_Task goal_: Go through the listing below and list every line with "part".

_Data provided_:
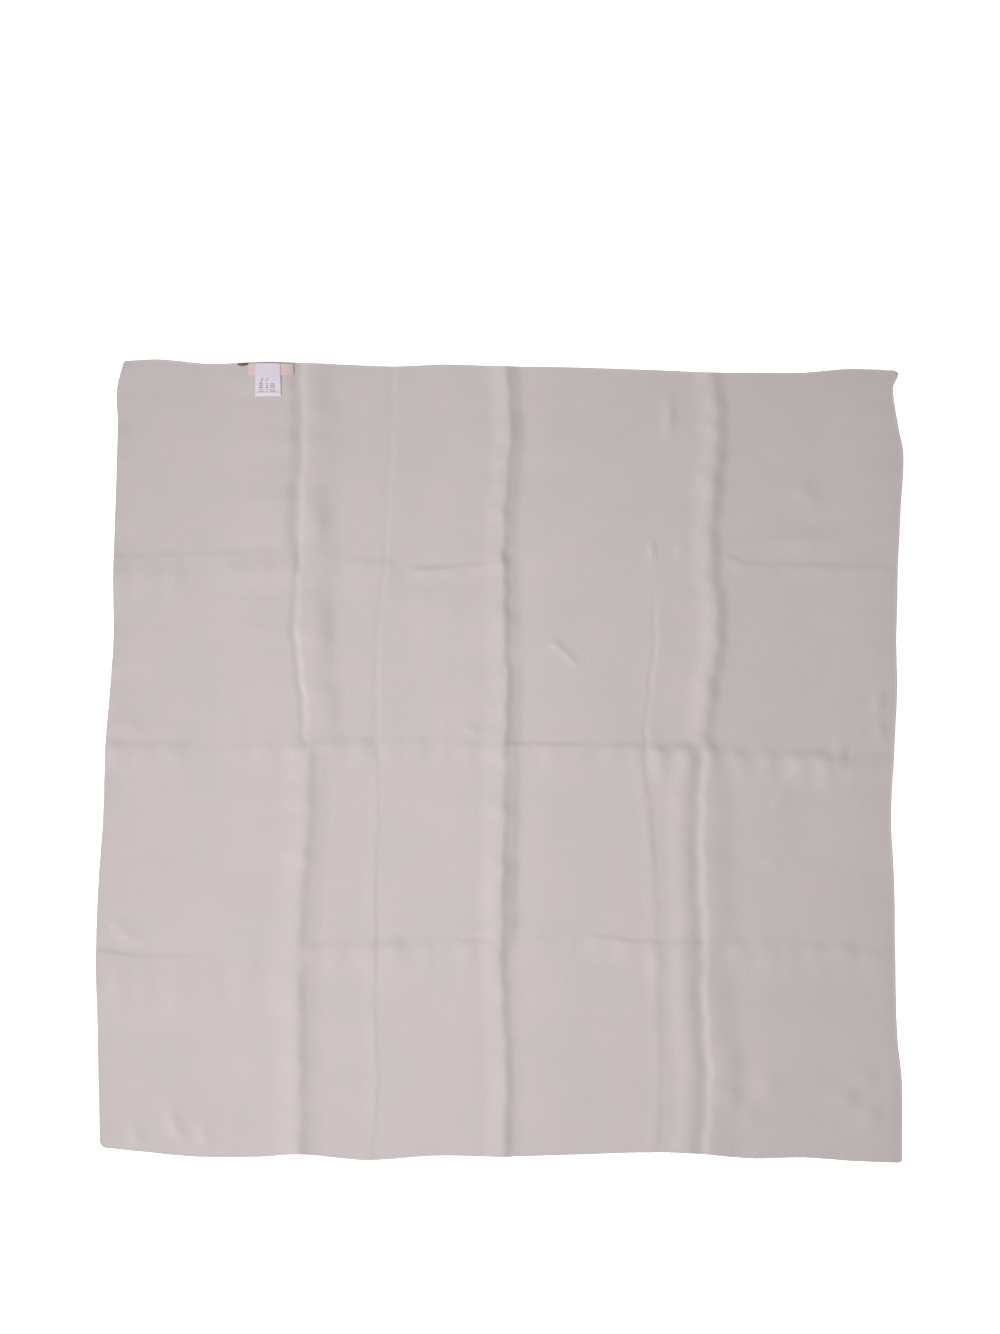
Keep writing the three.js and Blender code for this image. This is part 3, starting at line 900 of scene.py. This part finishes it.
@dataclass
class SilkPanel:
    """The one square of silk, with its press folds and small creases, in millimetres.

    The rim is a narrow row of faces under the hem, so that the turn over the cut edge shades no more.
    The lines stand at the fine step beside a fold, and widen to the coarse one. The short crease in the
    middle of the cloth has its own place, across and up, and its own steps.
    """

    rim: float = 0.4
    inside_rim: float = 2.5
    fine: float = 1.7
    coarse: float = 5.6
    growth: float = 0.11
    crease: Pair = (517, 557)
    crease_step: Pair = (3.2, 3.0)

    def grid_lines(self) -> tuple[np.ndarray, np.ndarray]:
        """Place the grid lines across and up the cut."""
        rim, inner = PANEL_INSET, PANEL_INSET + self.rim
        edge = [(rim, self.rim), (inner, self.inside_rim)]
        far_edge = [(CUT - inner, self.inside_rim), (CUT - rim, self.rim)]
        quarter, middle, last = ((part * QUARTER, self.fine) for part in (1, 2, 3))
        crease_across, crease_up = zip(self.crease, self.crease_step)
        across = [*edge, quarter, (SOFT_LEFT, self.fine), middle, crease_across, (SOFT_RIGHT, self.fine)]
        across += [last, *far_edge]
        up = [*edge, quarter, middle, crease_up, last, *far_edge]
        return graded_lines(across, self.coarse, self.growth), graded_lines(up, self.coarse, self.growth)

    def build(self, plan: ClothPlan, silk: Material) -> Piece:
        """Lay the sheet out and give it its thickness.

        Args:
            plan: The cloth's shape.
            silk: The silk finish.

        Returns:
            The panel.
        """
        lines_across, lines_up = self.grid_lines()
        logging.info("panel grid: %d by %d lines", len(lines_across), len(lines_up))
        across, up = np.meshgrid(lines_across, lines_up, indexing="ij")
        grid = ClothGrid("silk_sheet", plan.points(across, up), np.stack([across, up], axis=-1))
        panel = grid.build(silk)
        thicken(panel, SILK_THICKNESS)
        return panel


class Edge(Enum):
    """The four hemmed edges of the square."""

    BOTTOM = "bottom"
    TOP = "top"
    LEFT = "left"
    RIGHT = "right"

    def place(self, along: np.ndarray, inward: np.ndarray) -> tuple[np.ndarray, np.ndarray]:
        """Turn distances along the edge and in from it into places on the cut.

        Args:
            along: Distances along the edge.
            inward: Distances in from the edge.

        Returns:
            The places across and up.
        """
        match self:
            case Edge.BOTTOM:
                return along, inward
            case Edge.TOP:
                return along, CUT - inward
            case Edge.LEFT:
                return inward, along
            case _:
                return CUT - inward, along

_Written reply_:
Keep writing the three.js and Blender code for this image. This is part 3, starting at line 900 of scene.py. This part finishes it.
        quarter, middle, last = ((part * QUARTER, self.fine) for part in (1, 2, 3))